Sermaye de ordu ile benzer bir politika izliyor, “Karar hükümetindir, hepimiz bu karara saygılı olmalıyız” diyor. Kararın aylar önce ortak alınmasına ve ABD ile pazarlıkların birlikte yürütülmesine rağmen, şimdi tam da anlaşmanın imzalanmasının ardından topu hükümete atıyorlar. Hükümet de ordu ve sermaye tarafından yalnız bırakılması nedeniyle kimi üyeleri aracılığı ile sitem ediyor. Devlet Bakanı Ali Babacan, ordu temsilcilerinin açıklamalarının ardından, “Krediyi işimize gelirse kullanırız, sözleşmede esneklik var, kullanmak zorunda değiliz” diyor.

Bugün ABD işgaline verilecek destek ülkenin geleceğinin ve gençliğin kanının 8.5 milyar dolar borca satılmasından başka bir şey değildir. İşte bu durumun işçi ve emekçi yığınlarda düzene ve onun kurumlarına karşı yarattığı tepki ve öfkeden dolayı, ülkenin gerçek yöneticisi olan ordu ve sermaye kendilerini arka planda tutmak ihtiyacı duyuyor.

ABD’de kongreye verilmek üzere hazırlanan raporlar da bunu doğrulamaktadır. Genelde dünyada, özelde Arap dünyasında artan ABD düşmanlığını irdeleyen iki raporda, “Birçok yönetim istediği halde, ABD düşmanlığı yüzünden, halkından çekinerek bizimle birlikte davranamıyor” içerikli değerlendirmeler yapılıyor.
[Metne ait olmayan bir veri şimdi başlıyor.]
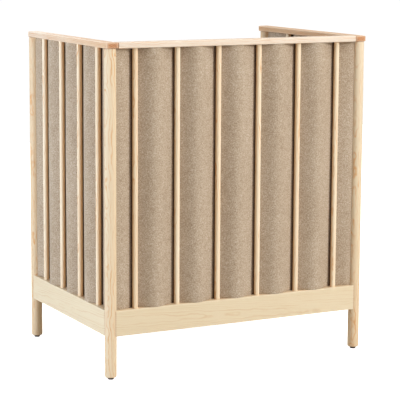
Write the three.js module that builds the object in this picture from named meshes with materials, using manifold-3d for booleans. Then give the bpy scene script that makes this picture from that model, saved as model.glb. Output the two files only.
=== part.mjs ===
// A tall three-sided playpen: round legs, square-cut rails, round bars and woven felt walls.
// Millimetres, +Z up, origin on the floor under the middle of the pen.
// The wide wall faces -Y, the short walls face -X and +X, and the +Y side is open.
import * as THREE from "three";
import { mergeVertices } from "three/addons/utils/BufferGeometryUtils.js";
import Module from "manifold-3d";

const wasm = await Module();
wasm.setup();

// Driving dimensions
const HEIGHT = 1000;
const LEG_SPAN_X = 850;
const LEG_SPAN_Y = 586;
const GAP = 0.3;
const OVERCUT = 2; // how far a cutting shape runs past the face it cuts

const LEG_RADIUS = 17.5;
const LEG_SIDES = 24;
const LEG_CHAMFER = 2.5;
const LEG_BOTTOM = 6.5;
const SPIGOT_RADIUS = 8;
const SPIGOT_LENGTH = 10;

const TOP_RAIL_THICK = 18;
const TOP_RAIL_OUT = 17;
const TOP_RAIL_IN = 20;
const TONGUE = { length: 20, width: 22, thick: 6 };

const LOWER_RAIL_BOTTOM = 131;
const LOWER_RAIL_TOP = 208;
const LOWER_RAIL_OUT = 15.5;
const LOWER_RAIL_IN = 17.5;
const TENON = { thick: 12, height: 50, tip: 8, root: 4 };
const MITRE_REACH = 70;

const BAR_RADIUS = 8.2;
const BAR_SIDES = 16;
const BAR_HALF_PITCH = 69;
const BAR_SOCKET = 12;
const BAR_CHAMFER = 1.5;
const FRONT_BARS = 11;
const SIDE_BARS = 7;

const FELT_THICK = 3;
const FELT_WAVE = 15.5;
const FELT_MIDDLE = 1;
const FELT_AT_LEG = -2;
const FELT_STEPS = 16;
const FELT_STRAIGHT = 24;
const FELT_END = 10;
const FELT_SLOPE_STEP = 0.5;
const FELT_GROOVE_BOTTOM = 9.5;

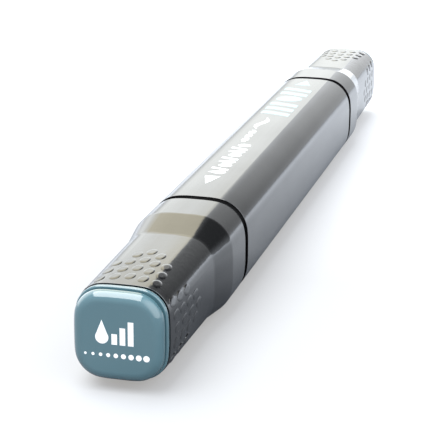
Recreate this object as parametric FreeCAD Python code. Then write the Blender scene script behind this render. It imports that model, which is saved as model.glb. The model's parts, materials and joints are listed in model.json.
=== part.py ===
import FreeCAD, Part
import math
import os

# Twin-tip felt marker with a rounded-square barrel and a pull-off cap at each end.
# Millimetres.  +X runs along the marker from the brush end to the chisel end, +Z is up.
# The origin is on the surface it lies on, under the middle of the barrel.
# Each end is built along +X, with stations measured out from the middle, and the brush end
# is then turned half a turn about Z.

# ---- driving dimensions ----
OVERALL_LENGTH = 153.6
BARREL_WIDTH = 14.5
BARREL_LENGTH = 78.5
RING_WIDTH = 1.55           # black ring that shows between barrel and cap
CAP_BAND_LENGTH = 7.05      # full-width part of the cap
SHOULDER_LENGTH = 6.4       # taper from the band down to the grip
GRIP_WIDTH = 12.7           # across the grip where the shoulder ends
GRIP_END_WIDTH = 12.18      # across the grip at the colour plug
CUSHION_WIDTH = 11.6        # across the front of the colour plug
PLUG_PROUD = 2.9            # how far the colour plug stands out of the cap
NIB_PROUD = 9.3             # how far a nib stands out of its holder

# ---- rounded-square profiles: flat strip, crowned side, round corner ----
STRIP_HALF = 1.0            # half of the flat strip along the middle of each side
CROWN_RADIUS = 16.0
BARREL_CORNER = 4.75
GRIP_CORNER = 3.65

# ---- walls, gaps and small edges ----
BARREL_WALL = 1.2
GRIP_WALL = 1.0
FIT_GAP = 0.05              # between pieces that are pressed together, and in running fits
CAP_SEAT_GAP = 0.05         # between the cap's rim and the ring
RING_RECESS = 0.55          # the ring sits this far below the barrel's surface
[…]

Tüm dünyada olduğu gibi Türkiye’de de artan ABD düşmanlığının içerde işbirlikçilerine yönelmesi ihtimali, asker gönderilmesi süreciyle daha güçlü bir zemine kavuşacaktır. Ordu ve sermaye bu tepkiyi AKP’ye yönelterek kendisini aklamak gayretindedir. İşçi ve emekçi kitlelerin tepkisini düzenin şu veya bu kurumundan ziyade bizzat düzenin kendisine yöneltmek ve bu tepkiyi eylemli bir düzeye taşımak, temel görev olarak önümüzde durmaktadır.